After spending decades behind bars, two Black brothers were finally released from prison and were awarded $75 million after being wrongfully convicted of the rape and murder of an 11-year-old girl, Sabrina Buie, when they were just teenagers.
Leon Brown and Henry McCollum were arrested in 1983, remaining behind prison walls for nearly 31 years in prison, with one even receiving a death sentence, before their acquittal in 2014.
An eight-person jury recently awarded Brown and McCollum $31 million each in compensatory damages, along with an additional $13 million in punitive damages.
DNA evidence extracted from a cigarette found at the crime scene proved that Brown and McCollum were not responsible for the crime. In order to redress this catastrophic error, in 2015 the brothers filed a civil rights lawsuit against law enforcement officers who were associated with the case and their original conviction.

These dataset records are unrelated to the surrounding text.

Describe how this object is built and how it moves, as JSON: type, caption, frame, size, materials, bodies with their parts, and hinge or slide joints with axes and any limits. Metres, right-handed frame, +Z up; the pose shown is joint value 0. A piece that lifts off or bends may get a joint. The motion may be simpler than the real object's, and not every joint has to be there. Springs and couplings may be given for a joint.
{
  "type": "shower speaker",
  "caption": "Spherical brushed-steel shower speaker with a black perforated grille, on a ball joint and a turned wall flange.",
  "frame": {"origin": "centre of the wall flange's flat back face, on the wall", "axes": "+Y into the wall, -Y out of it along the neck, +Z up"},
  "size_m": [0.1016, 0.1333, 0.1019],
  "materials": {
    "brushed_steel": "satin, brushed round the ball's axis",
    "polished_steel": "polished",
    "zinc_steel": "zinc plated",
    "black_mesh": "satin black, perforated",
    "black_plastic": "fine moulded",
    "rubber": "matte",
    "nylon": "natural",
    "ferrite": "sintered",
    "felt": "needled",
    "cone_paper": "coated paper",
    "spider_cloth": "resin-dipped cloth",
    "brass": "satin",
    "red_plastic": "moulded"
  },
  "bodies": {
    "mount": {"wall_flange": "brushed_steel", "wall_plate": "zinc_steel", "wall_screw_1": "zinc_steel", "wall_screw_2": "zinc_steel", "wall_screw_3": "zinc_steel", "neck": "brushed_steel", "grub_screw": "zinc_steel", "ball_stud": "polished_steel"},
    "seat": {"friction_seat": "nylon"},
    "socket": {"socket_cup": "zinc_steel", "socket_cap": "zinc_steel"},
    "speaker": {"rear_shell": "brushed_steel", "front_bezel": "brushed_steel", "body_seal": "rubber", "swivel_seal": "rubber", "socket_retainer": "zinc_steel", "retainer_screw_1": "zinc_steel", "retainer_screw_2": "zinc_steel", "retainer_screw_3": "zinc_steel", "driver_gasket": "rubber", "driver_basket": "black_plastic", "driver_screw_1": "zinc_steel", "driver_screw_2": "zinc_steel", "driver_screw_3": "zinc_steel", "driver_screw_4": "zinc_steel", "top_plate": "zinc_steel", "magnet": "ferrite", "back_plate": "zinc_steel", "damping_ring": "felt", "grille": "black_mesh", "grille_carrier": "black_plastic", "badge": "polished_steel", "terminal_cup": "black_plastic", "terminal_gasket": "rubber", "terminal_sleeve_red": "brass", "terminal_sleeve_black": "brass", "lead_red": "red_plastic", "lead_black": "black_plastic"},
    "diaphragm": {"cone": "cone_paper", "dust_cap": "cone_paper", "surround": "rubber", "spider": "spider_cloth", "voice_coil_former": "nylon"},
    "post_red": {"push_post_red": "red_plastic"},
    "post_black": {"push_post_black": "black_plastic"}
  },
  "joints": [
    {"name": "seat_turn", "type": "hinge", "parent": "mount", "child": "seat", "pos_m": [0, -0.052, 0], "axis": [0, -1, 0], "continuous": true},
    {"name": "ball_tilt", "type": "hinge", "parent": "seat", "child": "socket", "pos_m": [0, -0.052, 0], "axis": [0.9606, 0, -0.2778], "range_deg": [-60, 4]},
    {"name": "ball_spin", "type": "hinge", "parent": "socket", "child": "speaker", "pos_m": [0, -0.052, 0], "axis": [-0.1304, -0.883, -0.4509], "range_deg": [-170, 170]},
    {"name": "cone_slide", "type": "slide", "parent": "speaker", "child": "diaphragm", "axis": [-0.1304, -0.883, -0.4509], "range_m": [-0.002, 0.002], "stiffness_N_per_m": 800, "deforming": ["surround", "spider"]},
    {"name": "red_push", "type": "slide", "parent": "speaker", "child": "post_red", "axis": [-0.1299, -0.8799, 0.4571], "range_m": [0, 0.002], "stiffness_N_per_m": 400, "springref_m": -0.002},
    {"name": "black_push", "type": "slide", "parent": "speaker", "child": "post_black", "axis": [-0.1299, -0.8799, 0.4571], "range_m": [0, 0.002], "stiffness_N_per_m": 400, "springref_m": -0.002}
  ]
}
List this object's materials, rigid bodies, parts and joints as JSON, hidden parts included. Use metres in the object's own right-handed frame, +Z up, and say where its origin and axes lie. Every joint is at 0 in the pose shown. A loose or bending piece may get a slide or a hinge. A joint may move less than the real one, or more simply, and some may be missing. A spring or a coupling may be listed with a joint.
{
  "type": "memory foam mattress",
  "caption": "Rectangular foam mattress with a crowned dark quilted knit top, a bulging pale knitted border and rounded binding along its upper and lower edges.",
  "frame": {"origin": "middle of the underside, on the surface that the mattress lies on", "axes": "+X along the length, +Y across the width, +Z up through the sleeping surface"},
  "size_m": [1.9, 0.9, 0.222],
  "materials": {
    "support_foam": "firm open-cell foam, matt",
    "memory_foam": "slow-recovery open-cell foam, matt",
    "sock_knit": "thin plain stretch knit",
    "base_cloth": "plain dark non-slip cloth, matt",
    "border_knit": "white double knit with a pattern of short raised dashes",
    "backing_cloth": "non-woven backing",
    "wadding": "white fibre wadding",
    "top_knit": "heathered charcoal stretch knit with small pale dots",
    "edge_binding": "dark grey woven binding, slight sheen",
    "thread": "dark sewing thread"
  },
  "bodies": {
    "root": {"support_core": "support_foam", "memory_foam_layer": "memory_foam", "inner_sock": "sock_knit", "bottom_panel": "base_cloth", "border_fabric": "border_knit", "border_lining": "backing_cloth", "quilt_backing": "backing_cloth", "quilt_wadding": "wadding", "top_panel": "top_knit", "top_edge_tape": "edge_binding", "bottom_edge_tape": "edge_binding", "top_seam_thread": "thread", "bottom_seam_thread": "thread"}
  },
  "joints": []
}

In their lawsuit, the brothers argued that the brutal interrogations carried out by officers had wrongfully led to their convictions, and there was an absence of solid proof that they had committed the crime. The young brothers had low IQs and were scared at the time of their questioning, which led to them being coerced into giving confessions.
Brown and McCollum are now free, despite having spent an appalling amount of time behind bars for the crimes that an actual convicted murderer had committed. Their story is just one example of many who suffer in incarceration for crimes that they did not commit.
This story begs the question of how many other innocent citizens across the country remain behind bars on convictions that could put them to death to this very day, and what steps should be taken to release those who deserve their freedom.
We all must strive to bring about a more just legal system to prevent errors like this from occurring in the future.